В шестнадцать лет он переселился в балетное общежитие, один, сам по себе, наперекор семье. И первое, что он сделал – старательно приклеил на стены своей комнаты тонкие панели звукоизоляции. Пришлось, конечно, потом оплатить общежитию ремонт, но это потом, спустя четыре года, а все эти четыре года он жил, словно в сказке: в относительной тишине.

Сейчас он уже научился и терпеть, и глушить головную боль таблетками. Каждую свободную минуту он сидел в наушниках, или и вовсе сбегал отсидеться где-то в тишине – в укромный угол террасы у съемочного павильона, например, где стояла симпатичная старая ширма за кадками с цветами и пальмами. Сам Тедео тоже сначала думал, что эта потрепанная ширма маскирует стену, но как-то раз, бесцельно прогуливаясь вдоль перил, все же дошел до дальнего угла, протиснулся между растений и заглянул за ширму.

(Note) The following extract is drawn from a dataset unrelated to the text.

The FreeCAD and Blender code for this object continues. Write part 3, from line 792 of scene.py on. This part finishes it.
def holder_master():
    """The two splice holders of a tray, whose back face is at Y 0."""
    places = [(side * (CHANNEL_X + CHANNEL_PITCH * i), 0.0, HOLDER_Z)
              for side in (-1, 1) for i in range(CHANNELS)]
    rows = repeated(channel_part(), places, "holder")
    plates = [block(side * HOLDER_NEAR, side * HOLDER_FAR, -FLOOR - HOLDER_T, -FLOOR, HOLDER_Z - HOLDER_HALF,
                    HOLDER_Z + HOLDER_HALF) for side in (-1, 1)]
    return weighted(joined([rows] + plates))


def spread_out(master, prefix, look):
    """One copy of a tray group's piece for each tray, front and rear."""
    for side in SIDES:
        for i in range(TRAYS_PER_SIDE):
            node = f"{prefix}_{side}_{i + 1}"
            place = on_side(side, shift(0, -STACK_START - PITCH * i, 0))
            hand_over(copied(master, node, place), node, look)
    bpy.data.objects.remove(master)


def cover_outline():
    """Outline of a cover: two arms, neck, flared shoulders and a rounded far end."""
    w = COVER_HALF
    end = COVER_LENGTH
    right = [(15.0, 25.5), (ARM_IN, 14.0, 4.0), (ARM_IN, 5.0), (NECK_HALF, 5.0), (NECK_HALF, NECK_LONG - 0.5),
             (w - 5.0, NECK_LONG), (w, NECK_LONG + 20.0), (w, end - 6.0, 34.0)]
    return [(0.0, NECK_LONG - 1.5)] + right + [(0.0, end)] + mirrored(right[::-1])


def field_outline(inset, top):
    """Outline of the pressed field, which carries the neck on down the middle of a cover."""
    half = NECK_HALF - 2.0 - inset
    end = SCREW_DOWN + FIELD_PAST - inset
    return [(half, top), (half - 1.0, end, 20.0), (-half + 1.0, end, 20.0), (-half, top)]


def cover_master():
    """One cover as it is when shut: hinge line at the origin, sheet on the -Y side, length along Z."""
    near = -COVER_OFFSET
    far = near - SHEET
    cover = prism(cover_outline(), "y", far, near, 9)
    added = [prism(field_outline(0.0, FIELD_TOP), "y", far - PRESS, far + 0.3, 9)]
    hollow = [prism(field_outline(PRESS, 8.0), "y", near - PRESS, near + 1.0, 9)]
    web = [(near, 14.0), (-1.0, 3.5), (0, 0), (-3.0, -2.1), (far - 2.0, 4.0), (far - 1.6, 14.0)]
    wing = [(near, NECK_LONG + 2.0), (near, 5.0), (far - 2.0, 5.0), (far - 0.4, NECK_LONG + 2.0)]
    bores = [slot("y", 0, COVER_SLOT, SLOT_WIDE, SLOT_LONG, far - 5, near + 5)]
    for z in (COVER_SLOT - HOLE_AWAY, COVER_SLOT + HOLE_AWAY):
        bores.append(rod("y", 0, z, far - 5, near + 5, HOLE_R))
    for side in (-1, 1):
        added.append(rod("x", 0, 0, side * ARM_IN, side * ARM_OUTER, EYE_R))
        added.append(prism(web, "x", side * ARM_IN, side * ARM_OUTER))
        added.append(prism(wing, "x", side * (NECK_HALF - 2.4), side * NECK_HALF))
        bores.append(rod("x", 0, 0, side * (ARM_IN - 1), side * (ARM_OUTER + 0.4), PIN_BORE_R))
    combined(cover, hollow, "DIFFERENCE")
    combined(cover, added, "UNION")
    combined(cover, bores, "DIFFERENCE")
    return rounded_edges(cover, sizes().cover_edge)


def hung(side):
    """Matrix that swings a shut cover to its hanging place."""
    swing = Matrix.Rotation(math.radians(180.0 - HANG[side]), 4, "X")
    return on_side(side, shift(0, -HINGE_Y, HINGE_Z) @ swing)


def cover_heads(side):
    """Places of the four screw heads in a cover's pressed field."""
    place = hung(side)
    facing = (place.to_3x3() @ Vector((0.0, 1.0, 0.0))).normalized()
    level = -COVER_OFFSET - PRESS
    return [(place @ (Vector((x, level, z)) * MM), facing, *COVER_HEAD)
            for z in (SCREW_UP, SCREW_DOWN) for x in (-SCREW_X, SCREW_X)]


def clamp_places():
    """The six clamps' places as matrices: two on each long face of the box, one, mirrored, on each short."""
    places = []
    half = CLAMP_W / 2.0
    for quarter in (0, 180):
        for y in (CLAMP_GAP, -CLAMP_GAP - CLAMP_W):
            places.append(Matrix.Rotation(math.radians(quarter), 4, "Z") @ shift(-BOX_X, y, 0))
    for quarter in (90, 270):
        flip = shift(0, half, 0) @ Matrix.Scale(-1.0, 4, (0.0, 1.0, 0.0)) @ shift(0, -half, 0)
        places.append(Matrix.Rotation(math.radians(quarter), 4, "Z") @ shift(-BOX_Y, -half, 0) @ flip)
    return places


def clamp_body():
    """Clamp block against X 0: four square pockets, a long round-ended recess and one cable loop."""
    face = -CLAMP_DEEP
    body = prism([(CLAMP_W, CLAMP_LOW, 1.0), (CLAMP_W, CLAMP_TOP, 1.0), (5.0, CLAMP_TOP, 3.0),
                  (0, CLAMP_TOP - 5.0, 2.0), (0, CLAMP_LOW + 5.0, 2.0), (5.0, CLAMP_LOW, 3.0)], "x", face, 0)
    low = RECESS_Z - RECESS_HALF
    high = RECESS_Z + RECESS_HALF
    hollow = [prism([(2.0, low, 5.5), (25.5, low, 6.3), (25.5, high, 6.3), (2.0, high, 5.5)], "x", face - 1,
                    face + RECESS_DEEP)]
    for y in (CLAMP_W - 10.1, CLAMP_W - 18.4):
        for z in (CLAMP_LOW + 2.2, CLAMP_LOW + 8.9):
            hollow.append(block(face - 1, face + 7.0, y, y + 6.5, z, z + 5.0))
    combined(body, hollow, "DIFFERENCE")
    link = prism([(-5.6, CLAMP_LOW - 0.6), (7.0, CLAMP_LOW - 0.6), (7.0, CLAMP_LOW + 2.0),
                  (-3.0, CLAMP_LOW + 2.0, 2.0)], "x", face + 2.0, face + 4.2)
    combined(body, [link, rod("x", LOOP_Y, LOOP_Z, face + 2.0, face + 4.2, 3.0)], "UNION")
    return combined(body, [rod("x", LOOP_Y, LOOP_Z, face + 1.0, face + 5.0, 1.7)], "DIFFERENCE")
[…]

«Какая прелесть!» – про себя обрадовался Тедео, заметив полметра узкого пустого пространства между ширмой и парапетом террасы. Часть этого пространства была занята старыми горшками и пакетами с подкормкой для растений, но все же небольшой свободный квадратик оставался. Лучше и пожелать нельзя. Тихо, спокойно – и никто не подойдет поболтать в перерыве.

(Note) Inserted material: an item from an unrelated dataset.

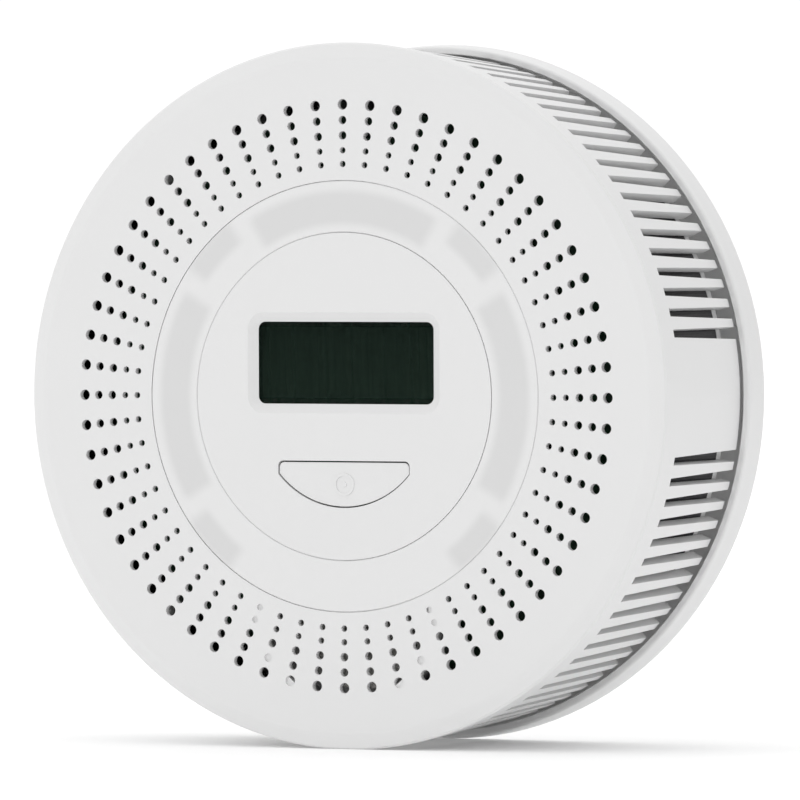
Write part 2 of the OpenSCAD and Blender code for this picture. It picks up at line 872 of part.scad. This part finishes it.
module housing_lug() {
    rotate_extrude(angle = lug_angle, start = -lug_angle / 2) polygon([
        [lug_in, foot_h],
        [lug_in + stem_w + foot_w, foot_h],
        [lug_in + stem_w + foot_w, foot_h + foot_t],
        [lug_in + stem_w, foot_h + foot_t],
        [lug_in + stem_w, back_h + 0.3],
        [lug_in, back_h + 0.3]
    ]);
}

module battery_box() {
    translate([0, 0, back_h + 0.4])
        slab(door_l + 2 * cavity_wall, cavity_w + 2 * ledge_w + 2 * cavity_wall,
             cavity_top + cavity_wall - back_h - 0.4, 1);
}

module battery_room() {
    translate([-cavity_l / 2, -cavity_w / 2, back_h - over])
        cube([cavity_l, cavity_w, cavity_top - back_h + over]);
}

module door_rebate() {
    top = hinge_y + barrel_r + 0.3;
    low = door_low - door_gap;
    translate([-door_l / 2 - door_gap, low, back_h - over])
        cube([door_l + 2 * door_gap, top - low, door_t + over]);
    // round seat for the hinge barrel
    translate([-door_l / 2 - door_gap, hinge_y, hinge_h]) rotate([0, 90, 0])
        cylinder(r = barrel_r + 0.3, h = door_l + 2 * door_gap);
}

module hinge_bores() {
    for (side = [-1, 1])
        translate([side * (door_l / 2 + pin_len / 2), hinge_y, hinge_h]) rotate([0, 90, 0])
        cylinder(r = hinge_pin_r + pin_clearance, h = pin_len + 2 * pin_seat + door_gap, center = true);
}

module sensor_vents() {
    for (i = [-2:2])
        translate([i * vent_pitch - vent_w / 2, sensor_y - vent_l / 2, back_h - over])
            cube([vent_w, vent_l, back_t + 2 * over]);
}

module housing_columns() {
    at_height(back_h + 0.5) at_angles(boss_angles, boss_ring)
        cylinder(r = boss_r, h = split_h - back_h - 0.5);
}

module board_posts() {
    at_height(floor_h - 0.5) at_spots(post_spots) cylinder(r = post_r, h = board_bottom - floor_h + 0.5);
}

// Slots in the box's roof for the tails of the two end contacts
module tail_slots() {
    for (s = [[-1, 1], [1, -1]])
        translate([s[0] * (cavity_l / 2 - contact_t / 2), s[1] * battery_pitch, cavity_top + cavity_wall / 2])
        cube([contact_t + 2 * tail_gap, tail_w + 2 * tail_gap, 2 * cavity_wall], center = true);
}

module rear_housing() color([0.93, 0.93, 0.93]) from_wall() {
    difference() {
        union() {
            housing_pan();
            battery_box();
            housing_columns();
            board_posts();
            at_angles(lug_spots, 0) housing_lug();
        }
        battery_room();
        door_rebate();
        hinge_bores();
        sensor_vents();
        tail_slots();
        at_height(back_h - over) at_angles(boss_angles, boss_ring) {
            cylinder(r = clear_r, h = split_h - back_h + 2 * over);
            cylinder(r = head_r + 0.2, h = head_seat + over);
        }
    }
}

module housing_screws() color("silver") from_wall() {
    at_height(back_h + head_seat) at_angles(boss_angles, boss_ring)
        screw(shank_r, housing_screw_len, head_r, head_h);
}

module rating_label() color([0.88, 0.88, 0.86]) from_wall() {
    translate([0, -(plate_open_r - 4), back_h - 0.2]) slab(36, 7, 0.2, 1);
}

// ---- batteries and contacts ----

// Battery along x with its positive end at +x
module battery() {
    rotate([0, 90, 0]) {
        translate([0, 0, -battery_len / 2]) cylinder(d = battery_d, h = battery_len - nub_h);
        translate([0, 0, battery_len / 2 - nub_h - 0.2]) cylinder(r = nub_r, h = nub_h + 0.2);
    }
}

module battery_at(place, way) {
    translate([way * battery_shift, place * battery_pitch, battery_h])
        rotate([0, 0, way > 0 ? 0 : 180]) battery();
}

module battery_1() color([0.2, 0.35, 0.55]) from_wall() {
    battery_at(1, 1);
}

module battery_2() color([0.2, 0.35, 0.55]) from_wall() {
    battery_at(0, -1);
}

module battery_3() color([0.2, 0.35, 0.55]) from_wall() {
    battery_at(-1, 1);
}

// Conical coil along x: from the wall plate at x = 0 to the battery at x = length
module cone_coil(length) {
    sides = 8;
    per_turn = 16;
    rings = coil_turns * per_turn;
    span = length - 2 * wire_r;
    points = [
        for (i = [0:rings], k = [0:sides - 1])
            let (t = i / rings, turn = 360 * coil_turns * t, a = 360 * k / sides,
                 r = coil_wide + (coil_narrow - coil_wide) * t + wire_r * cos(a))
            [wire_r + span * t + wire_r * sin(a), r * cos(turn), r * sin(turn)]
    ];
    skin = [
        for (i = [0:rings - 1], k = [0:sides - 1])
            let (n = (k + 1) % sides)
            [i * sides + k, i * sides + n, (i + 1) * sides + n, (i + 1) * sides + k]
    ];
    caps = [
        [for (k = [sides - 1:-1:0]) k],
        [for (k = [0:sides - 1]) rings * sides + k]
    ];
    polyhedron(points = points, faces = concat(skin, caps), convexity = 10);
}

module contact_springs() color("silver") from_wall() {
    for (b = [[1, 1], [0, -1], [-1, 1]])
        translate([-b[1] * (cavity_l / 2 - contact_t), b[0] * battery_pitch, battery_h])
        rotate([0, 0, b[1] > 0 ? 0 : 180]) cone_coil(spring_len);
}

// Plate against an end wall; low and high are battery places, side is the wall
module contact_plate(side, low, high, tail) {
    long_y = (high - low) * battery_pitch + contact_w;
    translate([side * (cavity_l / 2 - contact_t / 2), (low + high) / 2 * battery_pitch, battery_h])
        cube([contact_t, long_y, contact_l], center = true);
    if (tail)
        translate([side * (cavity_l / 2 - contact_t / 2) - contact_t / 2,
                   low * battery_pitch - tail_w / 2, battery_h])
        cube([contact_t, tail_w, board_bottom - battery_h]);
}

module contact_plates() color("silver") from_wall() {
    contact_plate(1, 0, 1, false);
    contact_plate(-1, -1, 0, false);
    contact_plate(-1, 1, 1, true);
    contact_plate(1, -1, -1, true);
}

// ---- battery door ----

module battery_door() color([0.93, 0.93, 0.93]) from_wall() {
    difference() {
        union() {
            translate([-door_l / 2, door_low, back_h]) cube([door_l, hinge_y - door_low, door_t]);
            translate([-door_l / 2, hinge_y, hinge_h]) rotate([0, 90, 0])
                cylinder(r = barrel_r, h = door_l);
            translate([-latch_w / 2, -cavity_w / 2 + latch_gap, door_in - 0.2])
                cube([latch_w, latch_t, latch_h + 0.2]);
        }
        // thumb recess and grip lines in the outer face
        translate([0, door_low + thumb_y, back_h + thumb_h - thumb_r]) sphere(r = thumb_r, $fn = 48);
        for (i = [0:2])
            translate([-grip_l / 2, door_low + grip_y + grip_pitch * i, back_h - over])
                cube([grip_l, grip_w, over + grip_h]);
    }
    for (side = [-1, 1])
        translate([side * (door_l / 2 + pin_len / 2 - 0.1), hinge_y, hinge_h]) rotate([0, 90, 0])
        cylinder(r = hinge_pin_r, h = pin_len + 0.2, center = true);
}

mounting_plate();
front_cover();
light_ring();
centre_panel();
lcd_window();
lcd_cell();
lcd_holder();
zebra_strips();
light_baffle();
indicator_leds();
test_button();
switch_body();
switch_plunger();
main_board();
board_screws();
sounder_housing();
piezo_plate();
piezo_ceramic();
microcontroller();
signal_amplifier();
capacitors();
boost_coil();
co_sensor_body();
co_sensor_cap();
co_sensor_pins();
insect_screen();
rear_housing();
housing_screws();
battery_1();
battery_2();
battery_3();
contact_springs();
contact_plates();
battery_door();
rating_label();
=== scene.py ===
import math

import bpy
from mathutils import Matrix, Vector


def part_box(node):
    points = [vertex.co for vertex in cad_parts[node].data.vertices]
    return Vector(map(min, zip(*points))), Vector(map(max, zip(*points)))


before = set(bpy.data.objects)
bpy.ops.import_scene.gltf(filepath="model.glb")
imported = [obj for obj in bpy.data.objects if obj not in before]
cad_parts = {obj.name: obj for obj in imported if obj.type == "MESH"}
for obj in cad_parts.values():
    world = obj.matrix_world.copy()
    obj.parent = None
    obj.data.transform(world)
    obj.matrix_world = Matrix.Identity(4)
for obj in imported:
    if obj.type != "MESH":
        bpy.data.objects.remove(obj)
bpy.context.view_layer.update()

# ---------------------------------------------------------------- named sizes, in metres and degrees

mm = 0.001
FACE_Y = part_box("front_cover")[0].y
FLOOR_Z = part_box("mounting_plate")[0].z

# where the camera stands: to the right of straight in front, above level, and its tilt about its own axis
CAMERA_AZIMUTH = 26.2
CAMERA_ELEVATION = 1.15
CAMERA_ROLL = -0.2
CAMERA_DISTANCE = 1.880
CAMERA_LENS = 504.1
SENSOR = 36.0
CLIP_NEAR, CLIP_FAR = 0.05, 50
# how far right of and below the middle of the face the camera looks
AIM_RIGHT = 9.5 * mm
AIM_DOWN = 0.64 * mm
FLOOR_SIZE = 8.0
# light of the floor itself, which keeps it white around the object's soft shadow
FLOOR_GLOW = 0.12
# brightness of the studio's light at the horizon and overhead
SKY_LEVEL = 0.80
SKY_TOP = 1.35
# share of that light that the right-hand side of the studio lacks
SKY_RIGHT_LOSS = 0.32
# brightness of the plain backdrop that only the camera sees
BACKDROP_GLOW = 1.05
# widths of the bevels on the moulded parts' edges
SHELL_BEVEL = 0.16 * mm
BUTTON_BEVEL = 0.14 * mm

# the light ring's long windows of painted shade, where the lamp chambers lie behind it: half their angle
# about each quarter turn, and their two radii
LONG_ARC_HALF = math.radians(30.5)
LONG_ARC_RADII = (28.9 * mm, 34.5 * mm)
# the heights between which the long windows fade out, so that there is none at the bottom
LONG_ARC_FLOOR = (-24 * mm, -22 * mm)
# the short windows of painted shade start this far from the nearest quarter turn, and lie about the
# diagonals
SHORT_ARC_FROM = math.radians(36.5)
SHORT_ARC_RADII = (32.1 * mm, 36.2 * mm)
# how far each window's edge fades, along the ring and across it
ARC_FADE = math.radians(2.2)
RADIUS_FADE = 0.9 * mm
# the share of the ring's own brightness left in its windows of painted shade
WINDOW_SHADE = 0.88

# the insect screen's radius and the spacing of its wires
SCREEN_RADIUS = 55.6 * mm
SCREEN_PITCH = 0.5 * mm

# the cells' bare ends start this far from the middle, and their coloured band this far along
CELL_END = 26.6 * mm
CELL_BAND = 13 * mm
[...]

С тех пор Тедео во время перерывов пропадал.

Его искали и Натали, и режиссер, и девочки из съемочной группы, но никто ни разу не догадался заглянуть за облезлую старую ширму у стены за мини-оранжереей. Тедео притащил туда коврик для йоги, сложенный пополам, постелил его прямо на каменные плитки пола – и отключался от звуков, расслабляясь в одиночестве. Этих пауз хватало, чтобы восстановить нормальное состояние, погасить всплески боли в голове и красную пелену перед глазами.

Иногда, когда не было возможности отдохнуть, Тедео думал, что сойдет с ума.

Пока он работал в театре, ему не приходилось слишком часто общаться – репетировали с партнершами они молча, а если во время класса у станка наставник делал какие-то замечания, это было коротко и по делу.

«Не выводи носок за коленом».

«Разверни корпус».

«Попробуй докрутить, или делай на один оборот меньше».

Это был максимум, который можно было услышать. Тедео чувствовал себя полноценным человеком в этой обстановке, даже если занимался весь день и потом работал вечерний спектакль.

На съемочной же площадке все было иначе.

Здесь, казалось, все устроили соревнование: кто кого перекричит и переговорит. Режиссер орал по рации на осветителей, костюмеров, гримеров, монтажников и звукооператоров; они огрызались, оправдывались, ругались, перекрикивались между собой, считали своим долгом поболтать с актерами, эпизодниками и массовкой, которые, разумеется, все тоже между собой все время разговаривали.

Это было невыносимо.

У Тедео начинала раскалываться голова уже через два часа после начала работы. Он глотал таблетки, пытался находить время, чтобы укрыться в тишине, но звуки окружали его повсюду. Террасу, где он спасался, со временем облюбовали для перекуров, и теперь даже там стоял практически постоянный стрекот и гомон курящих.

Из-за того, что Тедео все время находился в каком-то болевом шоке, у него все чаще и чаще возникало ощущение собственной неполноценности.

Он не вписывался в этот мир. Его организм настойчиво отторгал все, что его окружало.